Le Tcs ordonne aussi régulièrement la saisie et la confiscation des biens des condamnés. Mais ces biens saisis depuis plusieurs années déjà ne peuvent être vendus à ce stade. Il faut attendre la décision de la Cour suprême, lorsqu’elle est saisie. Entre temps les voitures ont pourri, les maisons se sont dégradées…

Le Tcs prononce souvent les déchéances de l’article 30 du Code pénal : destitution et exclusion de toutes fonctions, emploi ou offices publics, interdiction de porter une décoration, de servir dans les forces armées ou de tenir une école. Il ordonne enfin la publication de sa décision dans les médias de son choix. Dans plusieurs cas, après la restitution du corps du délit, le Tcs a arrêté des poursuites judiciaires.

Mme Haman Adama, ancien ministre de l’Education de base a été l’un de ses premiers bénéficiaires, et Basile Atangana Kouna ancien ministre de l’Eau et de l’Energie, l’un des derniers. Mais ici, une interrogation surgit puisque que la restitution du corps du délit n’induit pas obligatoirement l’arrêt des poursuites. Pourquoi ne pas systématiser la pratique: tu restitues, tu sors ?

Peut mieux faire

Le 2 février 2018, le procureur général près le Tcs, Justine Aimée Ngounou Tchokontieu, lors de l’installation d’Emmanuel Ndjere comme président du tribunal faisait le point des statistiques à cette date : 256 dossiers sur 312 traités par le corps spécialisé des officiers de police judiciaire ; 256 procédures à l’information judiciaire, ordonnances de renvoi de le tribunal, de non-lieu, d’incompétence et de dessaisissement et d’arrêt de poursuites confondues ; 136 dossiers enrôlés à l’instance de jugement pour 125 arrêts rendus.

Ces arrêts ont rapporté à l’Etat 104 531 577 284 F Cfa. La restitution du corps du délit a permis à l’Etat d’encaisser 4 088 390 196 F Cfa, pour 61 décisions d’arrêt des poursuites. Ces chiffres ne sont pas statiques. Leurs mouvements dépendent du nombre et de l’importance des affaires, des montants détournés, des dommages payés et des montants restitués.

Pour 2021 et selon la Conac, dans son rapport sur l’état de la lutte contre la corruption au Cameroun en 2021, le Tcs a rendu 17 arrêts définitifs. Sur 54 personnes mises en cause, 8 ont bénéficié de l’arrêt des poursuites ; 09 ont été acquittées au bénéfice du doute et 37 ont été condamnées à des peines d’emprisonnement ferme allant de trois ans à l’emprisonnement à vie.

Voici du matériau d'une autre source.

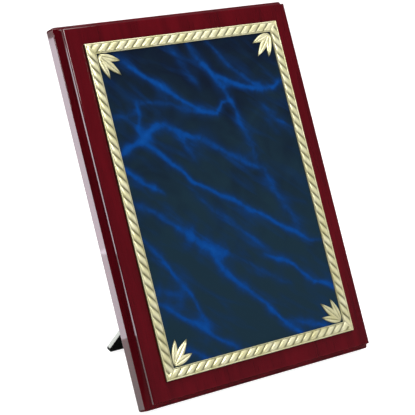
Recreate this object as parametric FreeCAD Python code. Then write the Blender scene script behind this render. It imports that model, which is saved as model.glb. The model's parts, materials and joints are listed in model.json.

Le préjudice subi par l’Etat à travers des ministères (Finances, Décentralisation, Santé), le Pad, Campost, Camwater,Art et la Commune de Ngaoundéré 1er, s’élève à 18 545 374 057 F Cfa. 08 pourvois en annulation ont été introduits devant la Cour suprême. Depuis sa création, le Tcs, même s’il est combattu par les prédateurs de la fortune publique, s’efforce de jouer son rôle. Mais le joue-t-il totalement ? A-t-il les mains libres pour le faire ?

Les détournements des biens publics ont-ils diminués grâce à lui ? A quoi ont servi les fonds récupérés ? Autant de questions et d’autres qu’on peut se poser. Il serait enfin utile d’avoir annuellement les chiffres de ce que le Tcs fait entrer dans les caisses de l’Etat et ceux de ce que l’Etat dépense pour son fonctionnement, pour faire la balance et savoir si c’est une entreprise gagnante ou pas, surtout que les fonds engrangés sont versés au trésor public, avec le gros risque d’être encore détournés,, et le Tcs de nouveau saisi.